As you likely already know by now, there are good forms of debt and not so good forms. Some, like student loans, a car loan, or a mortgage, can help lead to bigger and better things. After all, real estate tends to go up, most need a car to get to work, and university grads do tend to make more than their lesser educated peers.
But that doesn’t mean people should strive for a limitless amount of good debt. The last thing you need is all your cash heading out the door in the form of various payments. That leaves nothing left for necessities like food, clothing or utilities.
Life is a delicate balance. Most of us can’t afford to buy everything we want. But some go in the exact opposite direction and live a simple life free of all forms of debt because they’re petrified of getting in over their head. The ideal solution is somewhere in the middle. Having some debt is just fine. You just have to figure out how much is best.
Let’s take a closer look at what is a good debt-to-income ratio. Just how much can you afford to borrow, anyway?
Let’s start with a closer look at what exactly a debt-to-income ratio is.

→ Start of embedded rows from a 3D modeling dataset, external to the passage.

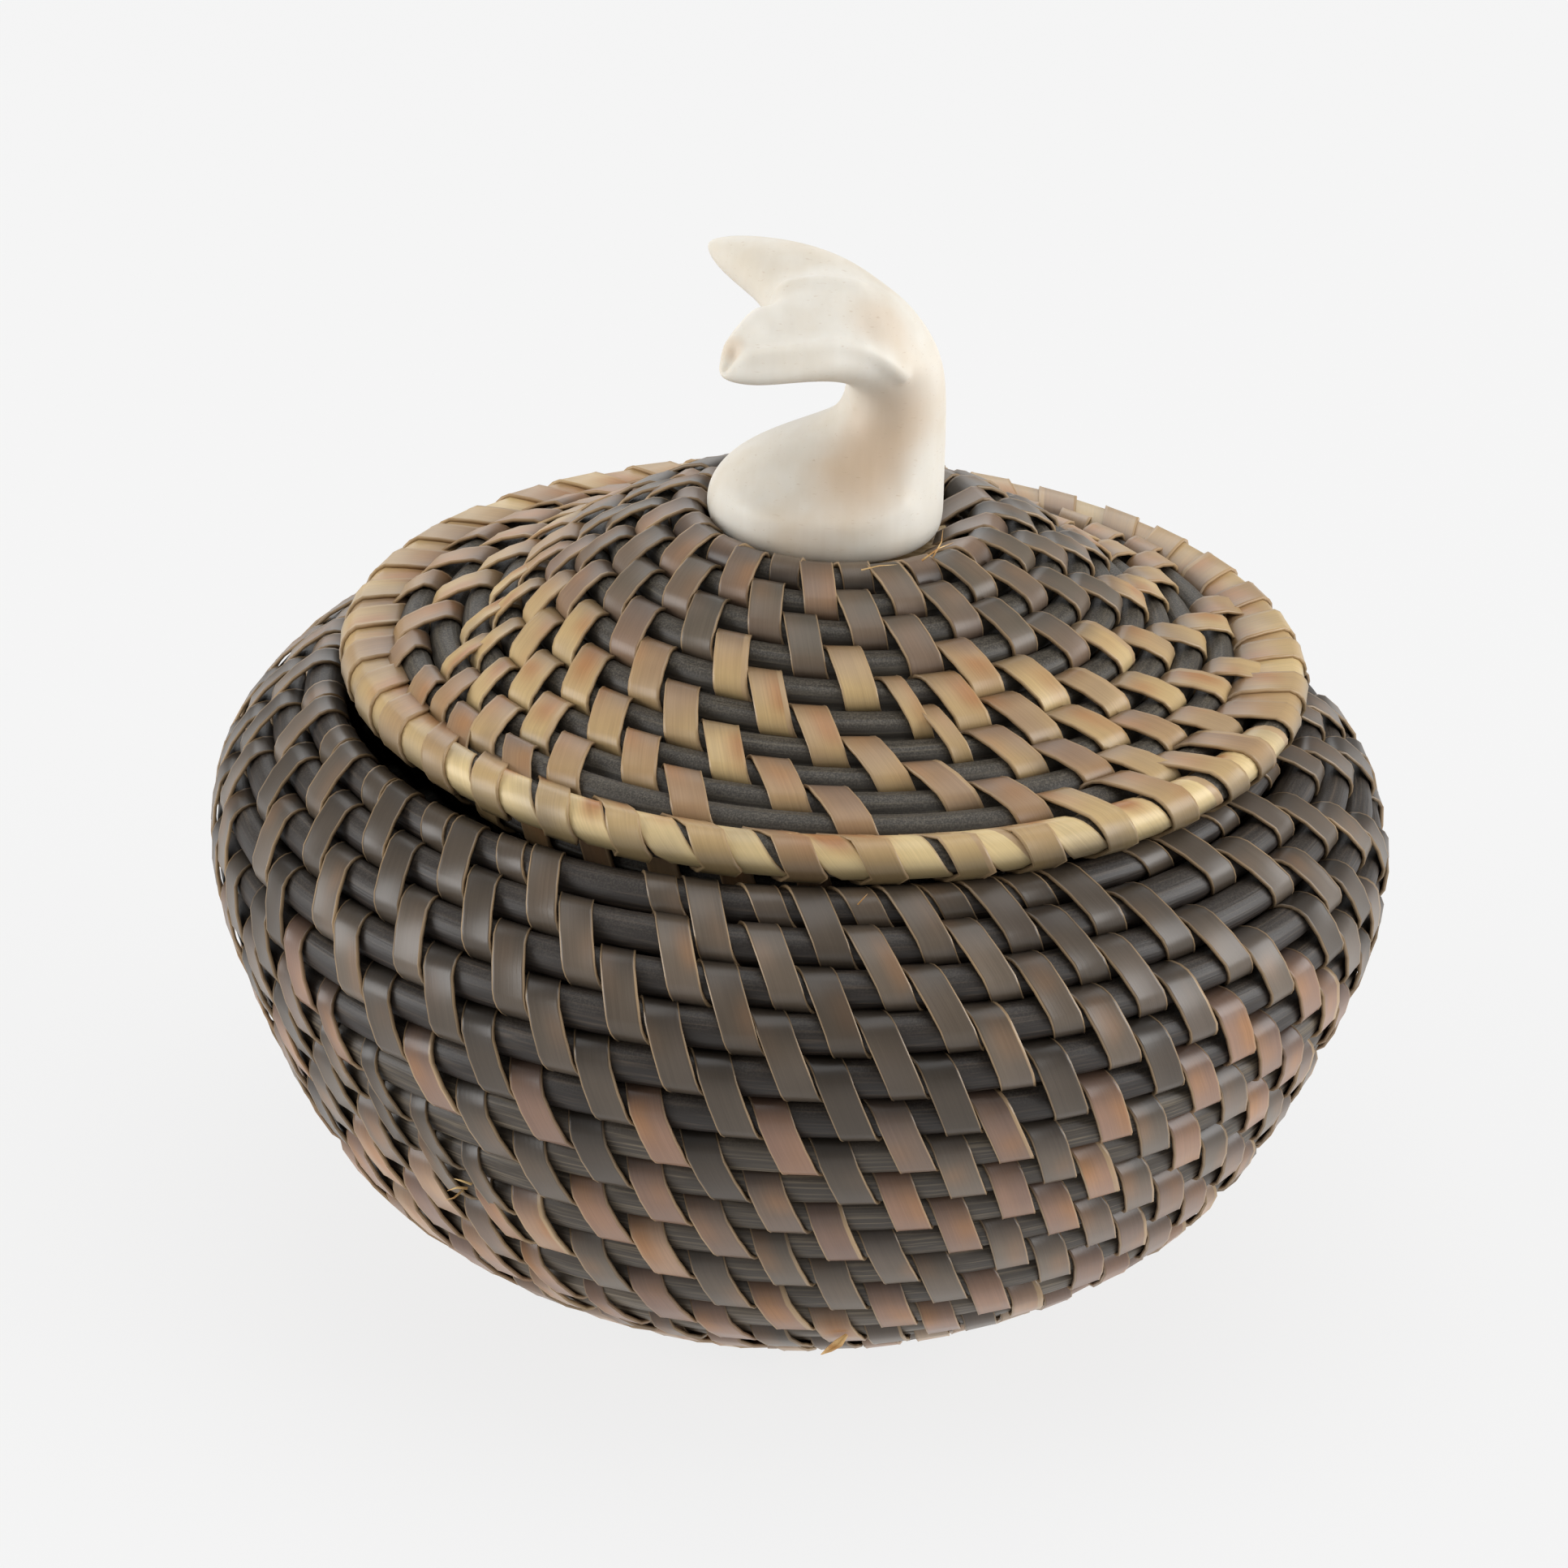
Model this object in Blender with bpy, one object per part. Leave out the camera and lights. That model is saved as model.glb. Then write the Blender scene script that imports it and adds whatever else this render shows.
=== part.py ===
"""Coiled basket with a lift-off lid and a carved whale-tail handle, modelled piece by piece.

Metres, +Z up. The origin is the middle of the base, on the surface that the basket stands on.
The body and the lid are each one long spiral of dark round rod that starts round a small disc.
Flat strips lash every turn to the turn before it. The strips' inner runs are thin turned skins here.
"""

from math import copysign, cos, pi, radians, sin, tau
from typing import NamedTuple

import bmesh
import bpy
import numpy as np

MM = 0.001
GAP = 0.3 * MM

# Points in one turn, for the rods and for everything turned round the same axis
TURN_POINTS = 24
TURN_STEP = tau / TURN_POINTS

# Samples between two points of a smooth line, and the size under which two corners are one
LINE_SAMPLES = 40
MERGE_SIZE = 0.001 * MM

# Body: radius and height of the rod's middle, in millimetres, from beside the base disc to the mouth
BODY_LINE = [
    (11.1, 1.44), (19.0, 1.44), (24.6, 2.4), (33.0, 7.0), (41.9, 14.2), (46.6, 22.4),
    (50.1, 30.8), (52.6, 38.8), (52.2, 45.9), (47.4, 52.0), (42.9, 55.5)]
BODY_PITCHES = (4.25 * MM, 3.65 * MM)
BODY_START_STEPS = 7

# Lid: the same for its rod, from beside the lid's disc out to the turn inside the rim
LID_LINE = [(12.9, 72.5), (19.0, 69.7), (24.5, 66.2), (29.0, 63.1), (33.5, 61.1), (39.2, 59.7)]
LID_PITCHES = (3.12 * MM, 3.12 * MM)
LID_START_STEPS = 10

# The lid lies a little to one side in its play
LID_SHIFT = 1.5 * MM

# A rod's radius as a share of the distance between its turns
ROD_SHARE = 0.42

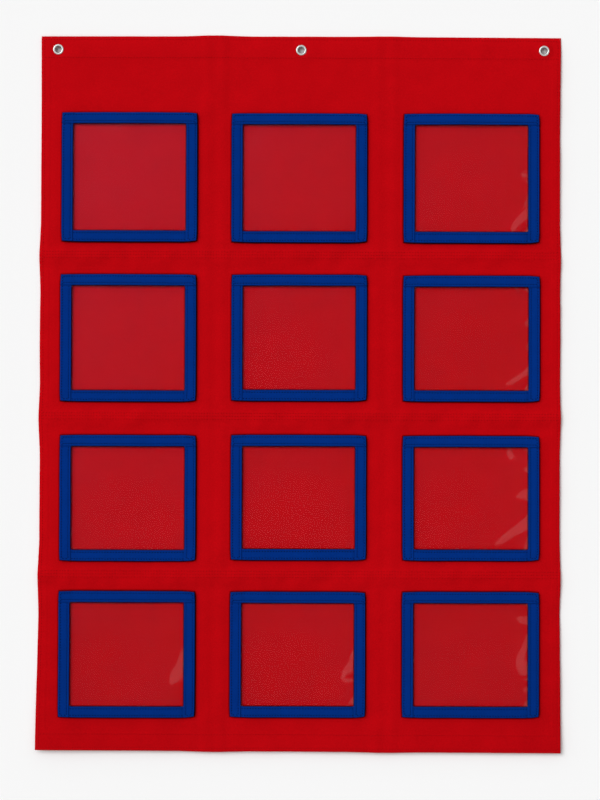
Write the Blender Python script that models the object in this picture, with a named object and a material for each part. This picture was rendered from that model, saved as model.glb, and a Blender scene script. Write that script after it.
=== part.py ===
"""Hanging pocket chart: a cloth back in four sewn rows, with clear pockets bound in tape.

Units are metres. +X is right, +Z is up and the pockets face -Y. The origin is on the axis of the
middle eyelet, in the plane where the chart touches the wall it hangs on. Depths are measured
forward from that wall, and heights downward from the chart's upper edge.
"""

import math

import bmesh
import bpy

# Cloth back
CLOTH_THICKNESS = 0.0007
SIDE_HEM_WIDTH = 0.0120
TOP_HEM_WIDTH = 0.0293
BOTTOM_HEM_WIDTH = 0.0223
HEM_STEP_RUN = 0.0004

# Rows, from the top: each has its own strip of cloth
ROW_NAMES = ("top", "second", "third", "bottom")
POCKET_HEIGHT = 0.1595
POCKET_HEIGHT_TRIMS = (0.0036, 0.0, -0.0019, -0.0013)
HEADER_HEIGHT = 0.0972
FOOTER_HEIGHT = 0.0436
MARGINS_ABOVE_SEAMS = (0.0199, 0.0230, 0.0213)
MARGINS_BELOW_SEAMS = (0.0221, 0.0208, 0.0183)

# Columns
COLUMN_COUNT = 3
POCKET_WIDTH = 0.1720
COLUMN_GAP = 0.0450
SIDE_MARGIN = 0.0270
MIDDLE_COLUMN_SHIFT = -0.0012

# Folds that stay in the hanging cloth
SEAM_RIDGE_HEIGHT = 0.0008
SEAM_RIDGE_REACH = 0.0160
CREASE_HEIGHT = 0.0006
CREASE_REACH_SHARE = 0.20
CREASE_SPACING_SHARE = 0.44
STEPS_PER_REACH = 3

# Pockets
TAPE_WIDTH = 0.0140
TAPE_THICKNESS = 0.0008
TAPE_FOLD_THICKNESS = 0.0012
TAPE_BACK_THICKNESS = 0.0005
TAPE_FOLD_RADIUS = 0.0006
TAPE_FOLD_STEPS = 3
CARD_ROOM = 0.0045
WINDOW_THICKNESS = 0.0003

# Eyelets
EYELET_INSET = 0.0215
EYELET_DROP = 0.0164
HOLE_RADIUS = 0.0041
BARREL_WALL = 0.0005
FLANGE_WIDTH = 0.0029
FLANGE_HEIGHT = 0.0011
WASHER_INSET = 0.0002
WASHER_THICKNESS = 0.0007
RIM_WIDTH = 0.0017
RIM_THICKNESS = 0.0005
ROUND_STEPS = 28
FLANGE_ARC_STEPS = 6
SMOOTH_ANGLE = math.radians(35)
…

Simply put, it’s the percentage of your income that gets spend on debt each month. For instance, if you make $5,000 per month and spend $1,000 per month on debt payments, you have a 20% debt-to-income ratio.
On the surface, it’s a simple concept. It gets a little more challenging once we delve a little deeper into the topic.
For instance, should we use gross income – income before deductions like taxes and Social Security – or should we use net income when figuring out a debt-to-income ratio? Most argue we should use net income, since it’s not like taxes and other deductions are optional. But others say we should just create a reasonable debt-to-income ratio based on gross income that factors in these issues.
Another wrinkle in debt-to-income ratios might be how aggressively you tackle your debt. Take mortgages as an example. Some folks choose to take a 15-year mortgage to tackle that debt quickly. Naturally, that increases their payment. So, they might have a big debt-to-income ratio, but it’s self-inflicted.
We can continue to add variables all day, but the point is clear. A debt-to-income ratio is a concept that becomes more complex as we add variables to it. Most folks stick with a simple version when they look at their own personal finances, which is a smart solution.
What’s the Ideal Debt-to-Income Ratio?
Perhaps the best source I’ve seen for considering your own debt-to-income ratio comes from the Canadian government.
The Canadian Mortgage and Housing Corporation (CMHC) is an expert in both mortgages and housing. This Canadian government agency has crunched the numbers and identified what percentage of someone’s income can be safely spent on their debt obligations.
After years of research, CMHC has come up with a conclusion that works well. They figure people can spend up to 42% of their income on debt. Note that this always includes a mortgage payment as well. Even if you’re just a renter, I’d argue this ratio still makes sense. After all, you need a place to live. This necessary payment is essentially the same as having debt.
CMHC’s debt service ratio can give us a clue as to how much non-mortgage debt is ideal too. You see, there are two debt service ratios the company uses to determine how much house someone can afford. They say the average person can afford to spend approximately one-third of their income on their mortgage alone.
Combine that with the total debt service ratio, and the conclusion is clear. A good non-housing debt-to-income ratio is approximately 10% of your total income.
The CMHC calculation isn’t 100% ideal – for instance, it doesn’t factor in housing costs like property taxes – but I’d say it’s pretty darn reasonable.
How to Bring Your Debt-to-Income Ratio Down
The easy way to bring your debt-to-income ratio down is to pay off your debts. This much is obvious.
This is where the debt snowball effort can really shine. Say you have a small $2,000 debt but it requires a $400 monthly payment. Putting all your effort into eliminating this small debt will free up cash flow while lowering your debt-to-income ratio significantly.
Most debt isn’t that simple to eliminate, however. It’s long-term debt like student loans or a mortgage. There are only two ways to get your debt-to-income ratio down in this scenario.
The first way is to refinance these loans into something with a lower monthly payment. This will bring short-term relief, but it will inevitably cost more interest in the long run. You must weigh this option carefully before going down this path.
The other is a much better solution, but I’m the first to admit it’s not easy. The best way to decrease your debt-to-income ratio is to increase your income. The debt stays the same, but you have more disposable cash for everything else in your life.
It isn’t the 1950s anymore; making more money isn’t as simple as requesting a meeting with your boss. But it’s certainly not impossible. Easy ways to increase your top line might be getting overtime at work – assuming it’s even offered – or taking on some sort of side hustle.
The Bottom Line
It’s important to keep your debt-to-income ratio low. If you don’t, you run the risk of eventually being overwhelmed with debt.
Typically, you’ll want to stay within CMHC’s guidelines and keep your total debt-to-income ratio in the 40% range, a number that includes housing. It’s a reasonable amount to spend whether you’re renting or paying off a mortgage.
If you find yourself paying too much towards debt, don’t sweat it. You can take actionable steps – like paying off your smallest loan quickly to free up cash flow – to make your situation better. And increasing your income is also a good strategy.
Spending the correct amount of your income on debt will ultimately lead to a healthy financial life. You might not be able to afford everything you want but keeping your debt to a reasonable level will ensure a lifetime free of financial worry.